● Dataset content
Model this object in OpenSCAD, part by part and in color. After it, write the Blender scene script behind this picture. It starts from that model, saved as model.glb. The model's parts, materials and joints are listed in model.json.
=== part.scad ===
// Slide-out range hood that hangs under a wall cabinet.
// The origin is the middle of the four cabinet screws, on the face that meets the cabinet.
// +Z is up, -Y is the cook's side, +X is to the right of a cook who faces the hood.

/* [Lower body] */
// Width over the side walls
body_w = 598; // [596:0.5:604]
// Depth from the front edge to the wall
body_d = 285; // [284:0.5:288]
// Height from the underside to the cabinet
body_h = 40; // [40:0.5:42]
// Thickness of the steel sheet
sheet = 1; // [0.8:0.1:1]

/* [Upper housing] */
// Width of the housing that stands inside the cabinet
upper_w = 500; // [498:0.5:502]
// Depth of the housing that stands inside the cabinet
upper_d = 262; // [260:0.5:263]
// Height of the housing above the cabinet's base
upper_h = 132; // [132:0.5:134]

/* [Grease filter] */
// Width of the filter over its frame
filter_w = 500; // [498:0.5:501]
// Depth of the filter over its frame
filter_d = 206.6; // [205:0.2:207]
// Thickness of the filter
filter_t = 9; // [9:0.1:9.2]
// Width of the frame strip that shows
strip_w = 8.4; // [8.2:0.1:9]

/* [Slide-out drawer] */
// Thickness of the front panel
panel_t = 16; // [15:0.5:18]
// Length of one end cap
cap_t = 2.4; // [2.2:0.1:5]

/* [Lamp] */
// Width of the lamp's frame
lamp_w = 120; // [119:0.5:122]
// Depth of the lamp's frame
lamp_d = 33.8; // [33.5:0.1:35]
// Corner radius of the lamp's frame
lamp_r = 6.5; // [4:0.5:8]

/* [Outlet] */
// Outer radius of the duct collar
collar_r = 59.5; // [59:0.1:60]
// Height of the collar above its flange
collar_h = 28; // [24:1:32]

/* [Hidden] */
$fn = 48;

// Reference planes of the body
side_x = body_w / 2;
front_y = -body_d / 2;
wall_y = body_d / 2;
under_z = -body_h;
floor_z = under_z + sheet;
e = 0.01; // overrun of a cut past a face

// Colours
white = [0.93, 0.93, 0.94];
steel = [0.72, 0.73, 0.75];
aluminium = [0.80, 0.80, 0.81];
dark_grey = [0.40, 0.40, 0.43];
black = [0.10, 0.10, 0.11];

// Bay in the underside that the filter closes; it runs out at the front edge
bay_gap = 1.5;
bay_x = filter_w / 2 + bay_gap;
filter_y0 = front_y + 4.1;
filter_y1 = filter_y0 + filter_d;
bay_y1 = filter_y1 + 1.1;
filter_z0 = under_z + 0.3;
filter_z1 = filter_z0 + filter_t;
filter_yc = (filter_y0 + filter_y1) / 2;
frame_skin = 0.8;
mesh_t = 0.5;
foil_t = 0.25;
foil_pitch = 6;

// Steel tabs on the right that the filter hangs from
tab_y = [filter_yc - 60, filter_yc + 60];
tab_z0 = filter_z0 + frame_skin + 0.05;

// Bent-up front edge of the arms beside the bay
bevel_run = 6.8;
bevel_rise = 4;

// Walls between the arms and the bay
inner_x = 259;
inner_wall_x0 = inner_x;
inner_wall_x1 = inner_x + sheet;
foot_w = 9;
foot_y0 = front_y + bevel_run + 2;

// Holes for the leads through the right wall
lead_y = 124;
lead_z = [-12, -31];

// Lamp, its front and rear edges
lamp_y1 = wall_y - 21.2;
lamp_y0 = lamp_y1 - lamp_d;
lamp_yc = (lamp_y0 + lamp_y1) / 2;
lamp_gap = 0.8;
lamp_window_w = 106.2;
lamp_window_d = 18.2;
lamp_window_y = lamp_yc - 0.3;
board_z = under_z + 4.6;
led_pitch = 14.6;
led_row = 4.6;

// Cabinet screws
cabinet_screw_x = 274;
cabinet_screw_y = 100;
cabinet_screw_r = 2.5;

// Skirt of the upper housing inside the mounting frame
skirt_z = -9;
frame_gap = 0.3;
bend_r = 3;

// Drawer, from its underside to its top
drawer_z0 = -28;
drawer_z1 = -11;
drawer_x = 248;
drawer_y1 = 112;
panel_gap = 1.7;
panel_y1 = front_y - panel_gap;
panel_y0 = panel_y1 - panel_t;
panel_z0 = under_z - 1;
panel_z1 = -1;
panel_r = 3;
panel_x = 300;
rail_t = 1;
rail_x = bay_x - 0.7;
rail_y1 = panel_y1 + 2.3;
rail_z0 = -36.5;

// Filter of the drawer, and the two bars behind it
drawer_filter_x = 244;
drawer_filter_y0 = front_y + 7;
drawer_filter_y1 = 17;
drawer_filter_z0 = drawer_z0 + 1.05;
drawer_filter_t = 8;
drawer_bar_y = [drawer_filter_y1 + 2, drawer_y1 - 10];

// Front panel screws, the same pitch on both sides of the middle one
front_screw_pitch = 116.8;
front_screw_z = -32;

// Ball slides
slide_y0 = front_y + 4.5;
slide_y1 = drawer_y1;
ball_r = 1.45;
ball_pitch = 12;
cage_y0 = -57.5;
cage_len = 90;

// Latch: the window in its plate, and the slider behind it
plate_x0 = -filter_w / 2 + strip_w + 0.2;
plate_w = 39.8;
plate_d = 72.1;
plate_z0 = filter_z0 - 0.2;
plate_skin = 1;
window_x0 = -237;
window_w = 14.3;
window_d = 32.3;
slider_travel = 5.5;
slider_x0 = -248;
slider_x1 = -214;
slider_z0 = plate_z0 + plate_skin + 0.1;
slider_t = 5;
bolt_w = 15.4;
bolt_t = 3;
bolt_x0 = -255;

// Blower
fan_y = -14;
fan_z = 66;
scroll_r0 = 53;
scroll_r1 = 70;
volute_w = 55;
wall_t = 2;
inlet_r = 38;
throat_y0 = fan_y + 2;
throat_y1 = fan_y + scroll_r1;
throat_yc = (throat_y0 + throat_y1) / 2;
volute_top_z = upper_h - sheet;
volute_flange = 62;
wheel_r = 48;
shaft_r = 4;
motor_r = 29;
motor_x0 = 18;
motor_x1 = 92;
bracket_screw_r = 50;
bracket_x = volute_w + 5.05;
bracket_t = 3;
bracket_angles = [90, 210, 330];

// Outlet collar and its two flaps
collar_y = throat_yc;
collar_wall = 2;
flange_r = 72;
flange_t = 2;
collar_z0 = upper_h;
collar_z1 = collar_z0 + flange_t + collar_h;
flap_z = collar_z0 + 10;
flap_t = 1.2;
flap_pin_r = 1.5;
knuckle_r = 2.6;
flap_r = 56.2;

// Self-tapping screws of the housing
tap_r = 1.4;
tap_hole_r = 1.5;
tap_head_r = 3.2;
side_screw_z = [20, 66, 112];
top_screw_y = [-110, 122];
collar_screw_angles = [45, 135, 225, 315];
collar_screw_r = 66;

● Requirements
Return the whole listing exactly.

● Answer to the problem
Model this object in OpenSCAD, part by part and in color. After it, write the Blender scene script behind this picture. It starts from that model, saved as model.glb. The model's parts, materials and joints are listed in model.json.
=== part.scad ===
// Slide-out range hood that hangs under a wall cabinet.
// The origin is the middle of the four cabinet screws, on the face that meets the cabinet.
// +Z is up, -Y is the cook's side, +X is to the right of a cook who faces the hood.

/* [Lower body] */
// Width over the side walls
body_w = 598; // [596:0.5:604]
// Depth from the front edge to the wall
body_d = 285; // [284:0.5:288]
// Height from the underside to the cabinet
body_h = 40; // [40:0.5:42]
// Thickness of the steel sheet
sheet = 1; // [0.8:0.1:1]

/* [Upper housing] */
// Width of the housing that stands inside the cabinet
upper_w = 500; // [498:0.5:502]
// Depth of the housing that stands inside the cabinet
upper_d = 262; // [260:0.5:263]
// Height of the housing above the cabinet's base
upper_h = 132; // [132:0.5:134]

/* [Grease filter] */
// Width of the filter over its frame
filter_w = 500; // [498:0.5:501]
// Depth of the filter over its frame
filter_d = 206.6; // [205:0.2:207]
// Thickness of the filter
filter_t = 9; // [9:0.1:9.2]
// Width of the frame strip that shows
strip_w = 8.4; // [8.2:0.1:9]

/* [Slide-out drawer] */
// Thickness of the front panel
panel_t = 16; // [15:0.5:18]
// Length of one end cap
cap_t = 2.4; // [2.2:0.1:5]

/* [Lamp] */
// Width of the lamp's frame
lamp_w = 120; // [119:0.5:122]
// Depth of the lamp's frame
lamp_d = 33.8; // [33.5:0.1:35]
// Corner radius of the lamp's frame
lamp_r = 6.5; // [4:0.5:8]

/* [Outlet] */
// Outer radius of the duct collar
collar_r = 59.5; // [59:0.1:60]
// Height of the collar above its flange
collar_h = 28; // [24:1:32]

/* [Hidden] */
$fn = 48;

// Reference planes of the body
side_x = body_w / 2;
front_y = -body_d / 2;
wall_y = body_d / 2;
under_z = -body_h;
floor_z = under_z + sheet;
e = 0.01; // overrun of a cut past a face

// Colours
white = [0.93, 0.93, 0.94];
steel = [0.72, 0.73, 0.75];
aluminium = [0.80, 0.80, 0.81];
dark_grey = [0.40, 0.40, 0.43];
black = [0.10, 0.10, 0.11];

// Bay in the underside that the filter closes; it runs out at the front edge
bay_gap = 1.5;
bay_x = filter_w / 2 + bay_gap;
filter_y0 = front_y + 4.1;
filter_y1 = filter_y0 + filter_d;
bay_y1 = filter_y1 + 1.1;
filter_z0 = under_z + 0.3;
filter_z1 = filter_z0 + filter_t;
filter_yc = (filter_y0 + filter_y1) / 2;
frame_skin = 0.8;
mesh_t = 0.5;
foil_t = 0.25;
foil_pitch = 6;

// Steel tabs on the right that the filter hangs from
tab_y = [filter_yc - 60, filter_yc + 60];
tab_z0 = filter_z0 + frame_skin + 0.05;

// Bent-up front edge of the arms beside the bay
bevel_run = 6.8;
bevel_rise = 4;

// Walls between the arms and the bay
inner_x = 259;
inner_wall_x0 = inner_x;
inner_wall_x1 = inner_x + sheet;
foot_w = 9;
foot_y0 = front_y + bevel_run + 2;

// Holes for the leads through the right wall
lead_y = 124;
lead_z = [-12, -31];

// Lamp, its front and rear edges
lamp_y1 = wall_y - 21.2;
lamp_y0 = lamp_y1 - lamp_d;
lamp_yc = (lamp_y0 + lamp_y1) / 2;
lamp_gap = 0.8;
lamp_window_w = 106.2;
lamp_window_d = 18.2;
lamp_window_y = lamp_yc - 0.3;
board_z = under_z + 4.6;
led_pitch = 14.6;
led_row = 4.6;

// Cabinet screws
cabinet_screw_x = 274;
cabinet_screw_y = 100;
cabinet_screw_r = 2.5;

// Skirt of the upper housing inside the mounting frame
skirt_z = -9;
frame_gap = 0.3;
bend_r = 3;

// Drawer, from its underside to its top
drawer_z0 = -28;
drawer_z1 = -11;
drawer_x = 248;
drawer_y1 = 112;
panel_gap = 1.7;
panel_y1 = front_y - panel_gap;
panel_y0 = panel_y1 - panel_t;
panel_z0 = under_z - 1;
panel_z1 = -1;
panel_r = 3;
panel_x = 300;
rail_t = 1;
rail_x = bay_x - 0.7;
rail_y1 = panel_y1 + 2.3;
rail_z0 = -36.5;

// Filter of the drawer, and the two bars behind it
drawer_filter_x = 244;
drawer_filter_y0 = front_y + 7;
drawer_filter_y1 = 17;
drawer_filter_z0 = drawer_z0 + 1.05;
drawer_filter_t = 8;
drawer_bar_y = [drawer_filter_y1 + 2, drawer_y1 - 10];

// Front panel screws, the same pitch on both sides of the middle one
front_screw_pitch = 116.8;
front_screw_z = -32;

// Ball slides
slide_y0 = front_y + 4.5;
slide_y1 = drawer_y1;
ball_r = 1.45;
ball_pitch = 12;
cage_y0 = -57.5;
cage_len = 90;

// Latch: the window in its plate, and the slider behind it
plate_x0 = -filter_w / 2 + strip_w + 0.2;
plate_w = 39.8;
plate_d = 72.1;
plate_z0 = filter_z0 - 0.2;
plate_skin = 1;
window_x0 = -237;
window_w = 14.3;
window_d = 32.3;
slider_travel = 5.5;
slider_x0 = -248;
slider_x1 = -214;
slider_z0 = plate_z0 + plate_skin + 0.1;
slider_t = 5;
bolt_w = 15.4;
bolt_t = 3;
bolt_x0 = -255;

// Blower
fan_y = -14;
fan_z = 66;
scroll_r0 = 53;
scroll_r1 = 70;
volute_w = 55;
wall_t = 2;
inlet_r = 38;
throat_y0 = fan_y + 2;
throat_y1 = fan_y + scroll_r1;
throat_yc = (throat_y0 + throat_y1) / 2;
volute_top_z = upper_h - sheet;
volute_flange = 62;
wheel_r = 48;
shaft_r = 4;
motor_r = 29;
motor_x0 = 18;
motor_x1 = 92;
bracket_screw_r = 50;
bracket_x = volute_w + 5.05;
bracket_t = 3;
bracket_angles = [90, 210, 330];

// Outlet collar and its two flaps
collar_y = throat_yc;
collar_wall = 2;
flange_r = 72;
flange_t = 2;
collar_z0 = upper_h;
collar_z1 = collar_z0 + flange_t + collar_h;
flap_z = collar_z0 + 10;
flap_t = 1.2;
flap_pin_r = 1.5;
knuckle_r = 2.6;
flap_r = 56.2;

// Self-tapping screws of the housing
tap_r = 1.4;
tap_hole_r = 1.5;
tap_head_r = 3.2;
side_screw_z = [20, 66, 112];
top_screw_y = [-110, 122];
collar_screw_angles = [45, 135, 225, 315];
collar_screw_r = 66;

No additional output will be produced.